By using waterproof vinyl material, he ensured his art might have a practical purpose. “The more you go to places like Kibera, the more you realise that the people don’t understand you,” he says, in his faultless, breathless English. “Food is their first need. They don’t do art just for the love of art. It has to make sense. By making their roofs rainproof, what we did made sense. They loved it.”
The exhibition also looks beautiful. JR has a thing for eyes and noses and mouths. Viewed from above, the effect is a kind of physiognomical carnival — one that emphasises the vitality of the photographic subjects. “Normally,” says JR, “you have to be very famous to have your picture blown up so big. But these are just ordinary people, with everyday stories.”
JR’s work in Kenya is only the latest in a number of ambitious community projects he has undertaken to aggrandise “ordinary people”. Last year, he visited a notoriously drug-ridden favela in Rio, where, despite fears for his safety, he managed to take portraits and paste the images of women and children onto the tin walls. The results were mesmerising: a shanty-town on a hill transformed into a living collage.
Why does he choose the planet’s poorest places for his “actions”?
“I see them in the media,” he says. “But I want to see them with my own eyes. You realise when you do go to these places that there is no art. My aim is to show that art can work anywhere.
“The favela where I went is right in the centre of Rio. There are no social institutions there, no NGOs. It’s all owned by the traffickers. It’s the worst place you can imagine. But they have just accepted to have the biggest exhibition in the world on their houses. By just doing that, you are showing that things are possible . . . although I would never say I am changing the world.
When I went back to Rio, one month after the project, a lot of the kids who’d helped me were back dealing drugs.”

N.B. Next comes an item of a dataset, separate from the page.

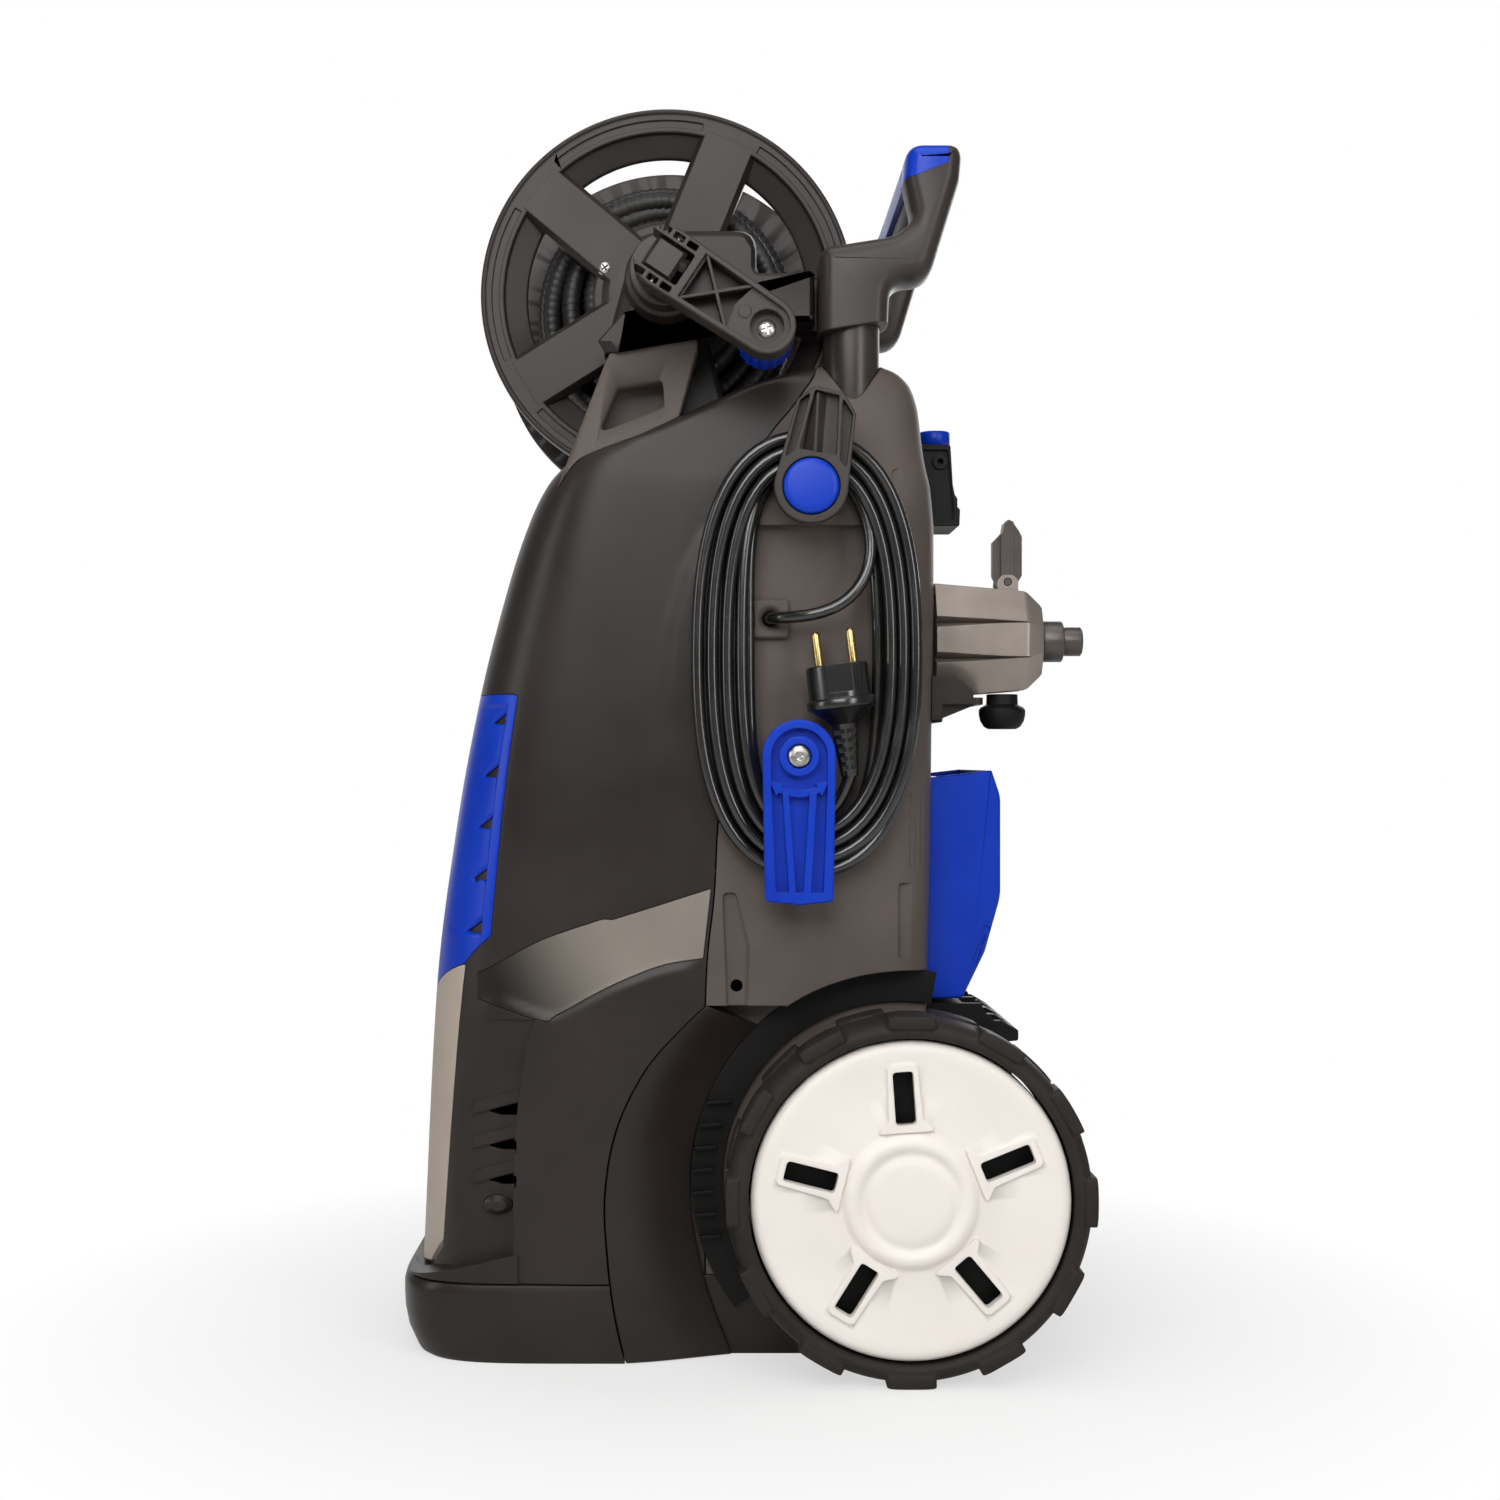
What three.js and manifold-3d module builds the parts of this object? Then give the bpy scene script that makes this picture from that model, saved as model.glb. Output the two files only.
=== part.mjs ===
// A cold-water pressure washer on two wheels: a tall moulded housing on a base tray, a hose reel on
// two posts, a telescopic push handle, a mains cord wound on two side hooks and a spray gun parked behind.
// Millimetres. X runs from the front (-) to the back (+), Y from the left side (-) to the right (+), Z is up.
// The origin is under the middle of the machine, on the floor.
import * as THREE from "three";
import { mergeVertices } from "three/addons/utils/BufferGeometryUtils.js";
import Module from "manifold-3d";

const wasm = await Module();
wasm.setup();

// ---------------------------------------------------------------- driving dimensions

const GAP = 0.4; // between pieces that touch
const HALF_LENGTH = 197; // base lip at the front, gun spigot at the back
const WALL = 3.5; // moulded housing
const TRIM = 2.4; // thickness of the trims let into the housing

const BASE_TOP = 44.5;
const HOUSING_TOP = 561;
const HALF_WIDTH = 119;
const WELL_SIDE = 97; // half width of the housing between the wheels
const WELL_RADIUS = 119;

const WHEEL = { x: 88.5, z: 100, radius: 100, rim: 87, inner: 122, outer: 168 };
const AXLE_RADIUS = 8;

const REEL = { x: -44, z: 606, radius: 108, halfWidth: 75, plate: 13, core: 38 };
const SPOKES = 5;
const SPOKE_WIDTH = 33;
const WINDOW_RADIUS = 81.5;
const FIRST_SPOKE = 68; // degrees above the horizontal, towards the back
const HOSE_DIAMETER = 12;
const HOSE_LAYERS = 3;
const CHANNEL_RADIUS = 113; // the hollow in the housing's top that the reel turns in
const CHANNEL_SIDE = 78.5;

const CRANK = { angle: -33.5, reach: 66, pinY: -157, halfWidth: 15.5, inner: -148, outer: -168 };
const KNOB = { radius: 14, inner: -116, flutes: 12 };

const HANDLE = { x: 61, y: 94, radius: 16, bottom: 330, sleeveInner: 77, sleeveOuter: 115 };

const GUN = { y: -66, z: 406, start: 110.6, end: 173 };

const CORD_DIAMETER = 6.8;
const HANK = { x: 34, halfWidth: 64, foot: 270, top: 520, near: -121, depth: 14.5 };
const HANK_HOLE = { x: 38, halfWidth: 35, foot: 296, top: 498.4 };
const GLAND = { x: 14, z: 416, half: 11, neck: 5.4 };
const HOOK_FACE = -150;
const HOOK_DEPTH = 9;
const UPPER_HOOK = { x: 35.5, z: 486, radius: 20.2, tilt: -11 };
const LOWER_HOOK = { x: 29, z: 339, radius: 20, length: 81 };

const COLOUR = {
  housing: 0x34302d,
  textured: 0x3c3733,
  deepBlack: 0x1b1a19,
  blue: 0x1440c8,
  paleGrey: 0xb9b3ac,
  trimGrey: 0x8a857d,
  tube: 0x8d8882,
  tyre: 0x3a3735,
  hubcap: 0xe8e2dc,
  steel: 0xc9c9c9,
  brass: 0xb99a54,
};

// ---------------------------------------------------------------- solids

const washer = new THREE.Group();
const radians = THREE.MathUtils.degToRad;

function finish(colour, roughness = 0.5, metalness = 0) {
  return new THREE.MeshStandardMaterial({ color: colour, roughness, metalness });
}

// A closed geometry as a manifold solid, without the zero-area faces that a pole leaves.
function solid(geometry) {
  const bare = geometry.index ? geometry.toNonIndexed() : geometry.clone();
  const points = new THREE.BufferGeometry().setAttribute("position", bare.getAttribute("position"));
  const merged = mergeVertices(points, 1e-3);
  const corners = [];
  for (let i = 0; i < merged.index.count; i += 3) {
    const [a, b, c] = [0, 1, 2].map((k) => merged.index.getX(i + k));
    if (a !== b && b !== c && c !== a) corners.push(a, b, c);
  }
  return new wasm.Manifold(
    new wasm.Mesh({
      numProp: 3,
      vertProperties: merged.attributes.position.array,
      triVerts: new Uint32Array(corners),
    }),
  );
}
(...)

JR says he is not political. Rather than being an “artist with a cause”, he is “an artist who causes people to think”. He has never caused more ructions than he did in Israel and Palestine, where he pasted photographs of three religious worthies — a rabbi, an imam and a priest — pulling silly faces. JR put their pictures everywhere: in Ramallah, in Tel Aviv and, most famously, on the wall that separates Israel from the West Bank. He was arrested by the Israeli army for his trouble-making.